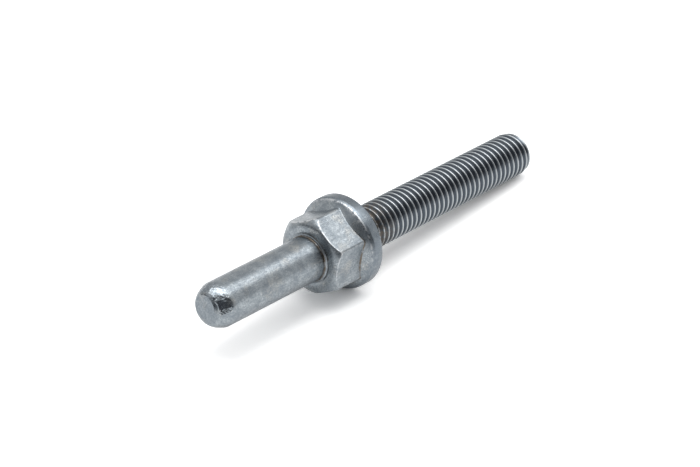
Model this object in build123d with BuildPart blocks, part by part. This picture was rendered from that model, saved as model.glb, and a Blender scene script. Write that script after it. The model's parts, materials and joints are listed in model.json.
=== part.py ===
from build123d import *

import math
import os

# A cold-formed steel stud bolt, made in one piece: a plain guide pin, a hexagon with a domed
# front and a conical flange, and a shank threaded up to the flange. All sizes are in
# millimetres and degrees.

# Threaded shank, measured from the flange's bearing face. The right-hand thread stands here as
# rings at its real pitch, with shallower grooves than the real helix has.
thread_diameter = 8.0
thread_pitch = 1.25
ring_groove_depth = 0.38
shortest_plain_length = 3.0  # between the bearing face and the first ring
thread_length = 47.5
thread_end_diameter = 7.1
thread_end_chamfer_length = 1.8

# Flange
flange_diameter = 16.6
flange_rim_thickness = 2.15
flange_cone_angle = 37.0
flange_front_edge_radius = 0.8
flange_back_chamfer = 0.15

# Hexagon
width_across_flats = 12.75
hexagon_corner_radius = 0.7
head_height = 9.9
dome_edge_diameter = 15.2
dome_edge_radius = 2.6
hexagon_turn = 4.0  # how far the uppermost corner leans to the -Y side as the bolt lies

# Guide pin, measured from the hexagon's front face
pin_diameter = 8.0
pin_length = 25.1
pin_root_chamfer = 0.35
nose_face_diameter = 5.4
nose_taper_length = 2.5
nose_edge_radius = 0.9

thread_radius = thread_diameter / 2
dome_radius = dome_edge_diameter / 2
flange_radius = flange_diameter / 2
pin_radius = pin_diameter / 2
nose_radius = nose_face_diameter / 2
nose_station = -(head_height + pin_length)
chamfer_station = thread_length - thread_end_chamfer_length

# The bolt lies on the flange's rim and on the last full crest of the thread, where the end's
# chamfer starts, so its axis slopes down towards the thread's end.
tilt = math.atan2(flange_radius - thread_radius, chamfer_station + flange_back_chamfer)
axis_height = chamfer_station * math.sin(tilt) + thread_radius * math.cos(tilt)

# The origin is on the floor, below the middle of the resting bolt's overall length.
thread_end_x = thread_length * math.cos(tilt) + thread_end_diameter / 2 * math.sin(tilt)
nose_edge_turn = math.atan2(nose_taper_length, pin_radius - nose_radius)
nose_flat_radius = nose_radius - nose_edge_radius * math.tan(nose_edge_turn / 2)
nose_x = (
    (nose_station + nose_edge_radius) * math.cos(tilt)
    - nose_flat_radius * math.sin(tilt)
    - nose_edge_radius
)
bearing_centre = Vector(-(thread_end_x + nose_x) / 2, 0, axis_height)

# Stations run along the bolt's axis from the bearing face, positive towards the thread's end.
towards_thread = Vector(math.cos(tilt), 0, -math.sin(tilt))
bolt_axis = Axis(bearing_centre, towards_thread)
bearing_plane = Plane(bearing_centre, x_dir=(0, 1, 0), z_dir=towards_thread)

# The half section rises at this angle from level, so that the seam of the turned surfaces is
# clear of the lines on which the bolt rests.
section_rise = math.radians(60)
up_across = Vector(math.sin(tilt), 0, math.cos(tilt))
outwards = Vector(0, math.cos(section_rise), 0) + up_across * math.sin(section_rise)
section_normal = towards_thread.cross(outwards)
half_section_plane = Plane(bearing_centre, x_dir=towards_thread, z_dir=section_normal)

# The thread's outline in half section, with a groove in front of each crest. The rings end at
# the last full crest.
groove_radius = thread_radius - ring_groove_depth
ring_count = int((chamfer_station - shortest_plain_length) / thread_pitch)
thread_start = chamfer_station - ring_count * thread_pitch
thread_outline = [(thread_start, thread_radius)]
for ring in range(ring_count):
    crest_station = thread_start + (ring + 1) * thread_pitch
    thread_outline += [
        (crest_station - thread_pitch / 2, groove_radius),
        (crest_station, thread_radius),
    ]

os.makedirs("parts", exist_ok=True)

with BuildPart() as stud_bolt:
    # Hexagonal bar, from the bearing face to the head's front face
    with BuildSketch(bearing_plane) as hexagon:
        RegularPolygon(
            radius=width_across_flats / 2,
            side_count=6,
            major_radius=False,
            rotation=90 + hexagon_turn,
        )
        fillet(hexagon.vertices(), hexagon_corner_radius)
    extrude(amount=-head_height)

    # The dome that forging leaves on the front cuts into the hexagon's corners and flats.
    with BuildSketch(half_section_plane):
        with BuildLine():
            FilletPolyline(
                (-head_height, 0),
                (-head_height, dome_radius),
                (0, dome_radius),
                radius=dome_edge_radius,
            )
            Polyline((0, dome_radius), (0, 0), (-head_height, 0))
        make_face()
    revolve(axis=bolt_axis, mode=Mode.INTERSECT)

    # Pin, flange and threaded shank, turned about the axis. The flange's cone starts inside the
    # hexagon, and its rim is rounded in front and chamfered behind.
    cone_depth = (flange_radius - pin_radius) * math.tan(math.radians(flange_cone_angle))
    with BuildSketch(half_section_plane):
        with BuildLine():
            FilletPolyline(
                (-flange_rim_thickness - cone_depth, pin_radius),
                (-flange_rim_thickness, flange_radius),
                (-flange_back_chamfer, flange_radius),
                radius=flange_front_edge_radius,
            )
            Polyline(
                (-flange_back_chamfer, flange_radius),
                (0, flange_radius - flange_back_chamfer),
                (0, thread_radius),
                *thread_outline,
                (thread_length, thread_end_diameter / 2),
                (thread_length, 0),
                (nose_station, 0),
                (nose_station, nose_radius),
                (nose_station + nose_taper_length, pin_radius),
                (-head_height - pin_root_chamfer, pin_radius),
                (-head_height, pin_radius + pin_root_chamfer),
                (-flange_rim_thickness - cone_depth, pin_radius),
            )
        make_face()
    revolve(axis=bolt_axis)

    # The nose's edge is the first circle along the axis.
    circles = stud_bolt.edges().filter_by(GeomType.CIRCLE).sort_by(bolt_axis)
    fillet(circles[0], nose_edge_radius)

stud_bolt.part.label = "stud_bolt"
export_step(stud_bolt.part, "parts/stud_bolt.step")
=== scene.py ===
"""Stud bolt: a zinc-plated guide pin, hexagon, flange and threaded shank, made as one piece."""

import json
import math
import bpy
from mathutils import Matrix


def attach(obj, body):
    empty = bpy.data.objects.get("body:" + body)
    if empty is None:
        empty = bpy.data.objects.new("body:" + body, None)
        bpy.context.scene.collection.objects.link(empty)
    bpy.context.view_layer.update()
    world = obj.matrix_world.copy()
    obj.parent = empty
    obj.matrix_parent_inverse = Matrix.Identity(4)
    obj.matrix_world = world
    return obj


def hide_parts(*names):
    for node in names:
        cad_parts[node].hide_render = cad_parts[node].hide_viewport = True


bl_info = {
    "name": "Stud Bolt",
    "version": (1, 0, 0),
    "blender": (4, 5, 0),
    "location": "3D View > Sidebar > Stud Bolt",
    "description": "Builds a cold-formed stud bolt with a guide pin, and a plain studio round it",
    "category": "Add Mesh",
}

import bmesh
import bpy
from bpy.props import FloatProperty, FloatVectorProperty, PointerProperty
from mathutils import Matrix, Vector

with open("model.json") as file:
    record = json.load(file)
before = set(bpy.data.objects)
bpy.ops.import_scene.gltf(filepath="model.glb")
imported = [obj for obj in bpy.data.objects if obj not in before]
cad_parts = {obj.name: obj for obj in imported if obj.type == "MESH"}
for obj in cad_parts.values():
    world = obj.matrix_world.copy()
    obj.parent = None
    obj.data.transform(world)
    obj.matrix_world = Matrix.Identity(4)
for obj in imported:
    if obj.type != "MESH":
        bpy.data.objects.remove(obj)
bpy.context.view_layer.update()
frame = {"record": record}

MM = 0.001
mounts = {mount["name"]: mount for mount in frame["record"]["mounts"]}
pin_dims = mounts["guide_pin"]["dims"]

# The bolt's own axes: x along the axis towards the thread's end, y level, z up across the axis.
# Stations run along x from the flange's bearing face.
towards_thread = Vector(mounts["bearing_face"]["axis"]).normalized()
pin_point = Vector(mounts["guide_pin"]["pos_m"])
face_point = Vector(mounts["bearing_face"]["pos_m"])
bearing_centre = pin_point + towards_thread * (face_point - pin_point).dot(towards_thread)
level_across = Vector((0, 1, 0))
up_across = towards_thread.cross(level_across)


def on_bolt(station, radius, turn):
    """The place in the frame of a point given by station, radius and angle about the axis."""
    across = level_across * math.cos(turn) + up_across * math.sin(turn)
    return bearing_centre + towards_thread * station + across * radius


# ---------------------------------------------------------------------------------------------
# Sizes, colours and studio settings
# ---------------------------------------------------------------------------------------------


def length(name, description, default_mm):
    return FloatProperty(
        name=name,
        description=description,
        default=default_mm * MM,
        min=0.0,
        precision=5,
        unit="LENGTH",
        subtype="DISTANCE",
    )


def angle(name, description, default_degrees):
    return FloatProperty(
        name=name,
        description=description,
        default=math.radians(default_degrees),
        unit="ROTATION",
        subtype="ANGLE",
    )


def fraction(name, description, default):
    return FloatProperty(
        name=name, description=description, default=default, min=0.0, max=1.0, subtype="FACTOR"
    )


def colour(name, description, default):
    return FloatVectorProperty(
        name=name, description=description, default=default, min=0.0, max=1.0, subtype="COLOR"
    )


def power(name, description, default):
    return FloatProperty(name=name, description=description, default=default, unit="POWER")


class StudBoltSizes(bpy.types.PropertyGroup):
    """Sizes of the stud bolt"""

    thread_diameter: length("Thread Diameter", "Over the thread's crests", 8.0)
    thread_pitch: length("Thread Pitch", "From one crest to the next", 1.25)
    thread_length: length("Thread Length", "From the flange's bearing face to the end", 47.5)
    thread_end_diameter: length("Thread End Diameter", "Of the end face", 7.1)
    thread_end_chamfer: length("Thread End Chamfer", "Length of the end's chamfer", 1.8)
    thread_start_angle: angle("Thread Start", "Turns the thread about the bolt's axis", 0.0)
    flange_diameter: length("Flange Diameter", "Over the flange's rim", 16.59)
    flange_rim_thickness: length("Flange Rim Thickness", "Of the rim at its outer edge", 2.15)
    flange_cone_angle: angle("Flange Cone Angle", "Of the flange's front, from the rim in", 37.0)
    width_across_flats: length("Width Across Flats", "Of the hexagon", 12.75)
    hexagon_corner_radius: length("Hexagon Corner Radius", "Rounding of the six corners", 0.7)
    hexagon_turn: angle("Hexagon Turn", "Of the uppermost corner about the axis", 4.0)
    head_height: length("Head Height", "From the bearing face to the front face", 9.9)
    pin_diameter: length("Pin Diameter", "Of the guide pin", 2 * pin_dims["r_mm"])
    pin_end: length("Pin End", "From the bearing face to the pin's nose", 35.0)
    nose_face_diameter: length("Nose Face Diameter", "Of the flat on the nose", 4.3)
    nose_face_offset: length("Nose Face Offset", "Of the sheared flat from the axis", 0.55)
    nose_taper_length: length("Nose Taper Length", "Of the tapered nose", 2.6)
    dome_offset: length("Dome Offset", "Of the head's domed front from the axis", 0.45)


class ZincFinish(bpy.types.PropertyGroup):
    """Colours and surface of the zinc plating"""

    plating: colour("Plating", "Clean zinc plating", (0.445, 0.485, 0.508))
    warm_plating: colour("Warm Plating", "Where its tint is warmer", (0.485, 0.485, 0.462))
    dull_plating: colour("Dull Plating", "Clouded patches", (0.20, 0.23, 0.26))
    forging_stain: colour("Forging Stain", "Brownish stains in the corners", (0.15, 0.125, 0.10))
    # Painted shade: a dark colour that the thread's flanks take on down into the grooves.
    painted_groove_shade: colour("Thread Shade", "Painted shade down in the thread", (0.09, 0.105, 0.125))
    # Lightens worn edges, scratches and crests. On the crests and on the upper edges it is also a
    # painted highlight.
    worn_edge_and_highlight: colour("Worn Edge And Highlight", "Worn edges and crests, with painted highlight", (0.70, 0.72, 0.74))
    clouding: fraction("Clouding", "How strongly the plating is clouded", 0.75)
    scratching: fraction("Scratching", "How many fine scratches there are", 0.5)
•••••
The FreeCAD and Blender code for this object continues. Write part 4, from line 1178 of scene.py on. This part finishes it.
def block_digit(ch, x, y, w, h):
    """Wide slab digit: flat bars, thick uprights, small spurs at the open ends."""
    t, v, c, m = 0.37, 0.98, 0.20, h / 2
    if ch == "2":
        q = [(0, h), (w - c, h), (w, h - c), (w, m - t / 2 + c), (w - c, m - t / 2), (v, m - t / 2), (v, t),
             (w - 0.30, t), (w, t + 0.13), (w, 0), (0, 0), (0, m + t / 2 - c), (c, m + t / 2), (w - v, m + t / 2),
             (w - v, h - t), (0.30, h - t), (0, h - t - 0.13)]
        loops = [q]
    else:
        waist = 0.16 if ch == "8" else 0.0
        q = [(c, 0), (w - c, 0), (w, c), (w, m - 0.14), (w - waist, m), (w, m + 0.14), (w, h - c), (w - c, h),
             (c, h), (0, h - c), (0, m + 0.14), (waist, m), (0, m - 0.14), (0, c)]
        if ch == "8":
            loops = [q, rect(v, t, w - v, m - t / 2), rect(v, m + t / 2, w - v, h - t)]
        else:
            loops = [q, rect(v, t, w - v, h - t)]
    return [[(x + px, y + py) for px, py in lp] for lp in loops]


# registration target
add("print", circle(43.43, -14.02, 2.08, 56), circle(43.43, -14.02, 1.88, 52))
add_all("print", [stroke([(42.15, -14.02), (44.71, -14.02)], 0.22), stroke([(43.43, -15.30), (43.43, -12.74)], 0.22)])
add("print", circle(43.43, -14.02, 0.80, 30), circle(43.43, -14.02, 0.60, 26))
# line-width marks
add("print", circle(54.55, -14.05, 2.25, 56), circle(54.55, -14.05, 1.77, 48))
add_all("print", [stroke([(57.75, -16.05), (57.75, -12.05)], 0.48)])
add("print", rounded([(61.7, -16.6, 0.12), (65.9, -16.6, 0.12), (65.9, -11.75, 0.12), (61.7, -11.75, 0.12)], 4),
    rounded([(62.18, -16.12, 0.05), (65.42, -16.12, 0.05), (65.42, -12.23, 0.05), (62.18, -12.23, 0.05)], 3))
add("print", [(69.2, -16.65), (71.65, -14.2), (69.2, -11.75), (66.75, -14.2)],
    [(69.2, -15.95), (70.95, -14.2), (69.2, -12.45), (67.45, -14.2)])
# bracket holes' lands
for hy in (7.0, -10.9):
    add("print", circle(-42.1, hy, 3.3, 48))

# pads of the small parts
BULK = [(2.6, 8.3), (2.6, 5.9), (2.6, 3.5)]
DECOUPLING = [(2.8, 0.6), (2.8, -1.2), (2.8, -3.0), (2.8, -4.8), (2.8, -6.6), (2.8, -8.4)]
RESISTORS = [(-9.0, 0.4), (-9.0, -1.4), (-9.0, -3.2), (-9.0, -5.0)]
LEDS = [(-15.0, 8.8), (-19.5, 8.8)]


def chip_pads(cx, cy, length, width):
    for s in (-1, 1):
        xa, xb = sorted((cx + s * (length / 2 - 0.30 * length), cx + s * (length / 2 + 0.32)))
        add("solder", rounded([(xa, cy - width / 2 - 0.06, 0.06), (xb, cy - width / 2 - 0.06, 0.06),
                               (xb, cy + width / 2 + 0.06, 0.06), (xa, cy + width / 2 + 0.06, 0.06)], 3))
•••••
*The request*:
Look back at the entries above and repeat, unchanged, every line from the line holding "imported = [obj" through the line holding "bpy.data.objects.remove(obj)".

*Exercise output*:
imported = [obj for obj in bpy.data.objects if obj not in before]
cad_parts = {obj.name: obj for obj in imported if obj.type == "MESH"}
for obj in cad_parts.values():
    world = obj.matrix_world.copy()
    obj.parent = None
    obj.data.transform(world)
    obj.matrix_world = Matrix.Identity(4)
for obj in imported:
    if obj.type != "MESH":
        bpy.data.objects.remove(obj)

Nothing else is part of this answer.